The described problem is a stack overflow that happens when parsing a JSON value: if the depth of the object is more than 128, the value defined in the serde parser, the parsing fails because of the depth limit being exceeded. This failure doesn't cause any kind of panic in the engine; instead, such objects are treated as incorrect, the same way one would treat malformed JSON. The error message provided by serde (and the one we surface to the end-user) reflects the issue clearly. Therefore, one can't say that there's a DoS vulnerability: Pathway rejects an object after having spent only a limited amount of resources.

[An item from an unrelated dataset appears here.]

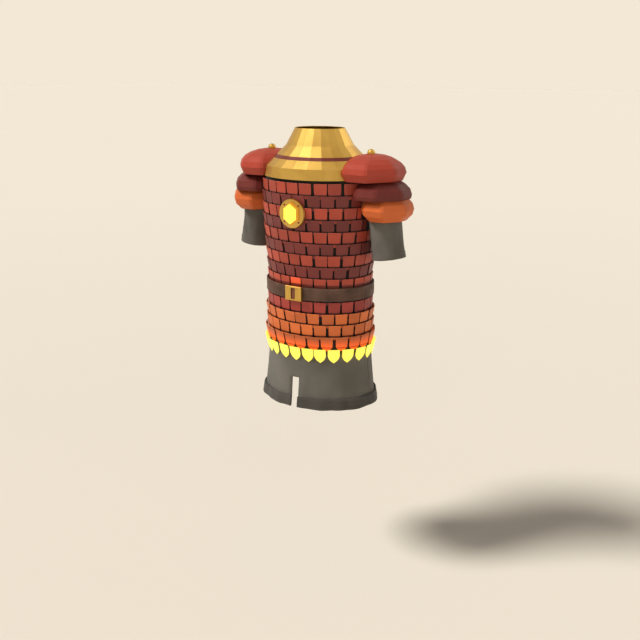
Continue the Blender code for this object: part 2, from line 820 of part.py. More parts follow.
def make_pauldrons():
    """Three lames and a knob on each shoulder."""
    body = body_envelope()
    rises = lame_rises()
    cap_top = LAMES[0][2] + CAP_RISE * math.sqrt(1 - CAP_FLAT**2)
    for side in (1, -1):
        rings = sleeve_rings(side, grow=2 * SEAT_GAP)
        inside = [(point[0] - side * ENVELOPE_IN, point[1], point[2]) for point in rings[0]]
        sleeve = closed_loft(f"sleeve_envelope_{'left' if side > 0 else 'right'}", [inside, *rings])
        for lame, rise in zip(LAMES, rises):
            make_lame(side, lame, rise, [body, sleeve])
        work = bmesh.new()
        around, upward = KNOB_FACETS
        bmesh.ops.create_uvsphere(work, u_segments=around, v_segments=upward, radius=KNOB_RADIUS)
        bmesh.ops.translate(work, vec=(side * KNOB_AT, 0, KNOB_HEIGHT), verts=work.verts)
        base = (0, 0, cap_top + SEAM_GAP)
        whole = [*work.verts, *work.edges, *work.faces]
        made = bmesh.ops.bisect_plane(work, geom=whole, plane_co=base, plane_no=(0, 0, 1), clear_inner=True)
        rim = [item for item in made["geom_cut"] if isinstance(item, bmesh.types.BMEdge)]
        bmesh.ops.contextual_create(work, geom=rim)
        name = f"knob_{'left' if side > 0 else 'right'}"
        bmesh.ops.recalc_face_normals(work, faces=work.faces)
        add_object(name, mesh_from_bmesh(name, work), "brass")


def make_armour():
    """Every piece of the armour."""
    make_panel("tunic_front", front=True)
    make_panel("tunic_back", front=False)
    make_hem_band()
    make_sleeve("sleeve_left", 1)
    make_sleeve("sleeve_right", -1)
    make_gorget()
    for row, (finish, flare, free) in enumerate(ROWS):
        make_row(row, finish, flare, free)
    make_belt()
    make_brooch()
    make_pauldrons()


clear_scene()
ARMOUR = new_collection("scale_armour")
CUTTERS = new_collection("cutters", hidden=True)
make_armour()
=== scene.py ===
"""Looks of the scale armour: woven tunic, lacquered scales, brass gorget, pauldrons, belt and brooch.

Metres, +Z up. The front faces -Y and +X is the garment's own left. The origin is on the middle
line at the height of the shoulders, so heights below it are negative.
"""

from __future__ import annotations

import logging
import math
from abc import ABC, abstractmethod
from dataclasses import dataclass, field
from enum import Enum
from functools import partial
from typing import Any, Callable, Sequence

import bmesh
import bpy
import numpy as np
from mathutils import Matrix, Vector


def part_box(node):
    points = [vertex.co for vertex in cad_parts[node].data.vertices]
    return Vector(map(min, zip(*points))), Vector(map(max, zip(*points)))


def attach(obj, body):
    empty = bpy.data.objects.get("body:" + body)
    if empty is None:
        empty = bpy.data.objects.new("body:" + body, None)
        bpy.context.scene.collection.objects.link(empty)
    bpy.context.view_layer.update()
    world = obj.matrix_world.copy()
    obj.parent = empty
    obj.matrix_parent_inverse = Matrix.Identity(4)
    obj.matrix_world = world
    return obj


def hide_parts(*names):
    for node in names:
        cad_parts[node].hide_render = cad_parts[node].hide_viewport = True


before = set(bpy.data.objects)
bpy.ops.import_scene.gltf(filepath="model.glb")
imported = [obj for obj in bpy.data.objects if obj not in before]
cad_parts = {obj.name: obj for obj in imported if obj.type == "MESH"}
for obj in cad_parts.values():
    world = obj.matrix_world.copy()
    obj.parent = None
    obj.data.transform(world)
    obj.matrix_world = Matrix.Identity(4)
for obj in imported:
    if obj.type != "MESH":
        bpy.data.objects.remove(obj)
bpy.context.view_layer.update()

log = logging.getLogger("scale_armour")

Point = tuple[float, float, float]
# From a share of the way round or a height to an angle, or back to the share.
Angles = Callable[[float], float]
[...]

The proposed solution, however, avoids stack overflow by dynamically growing the stack. While it allows parsing of larger objects, on the contrary, it makes Pathway susceptible to a DoS attack: suppose that someone sent a JSON with one million levels of nesting; then we wouldn't issue an error after processing the first 128 levels, but would instead spend much more time and resources to process all one million.
So I would conclude that the current version provides a basic defense for this type of scenario, while the proposed fix unlocks the parsing of deeply nested JSONs but may lead to unintended effects during parsing. It would be better to keep JSON parsing as it is, while perhaps providing an option for the user to set a custom recursion depth.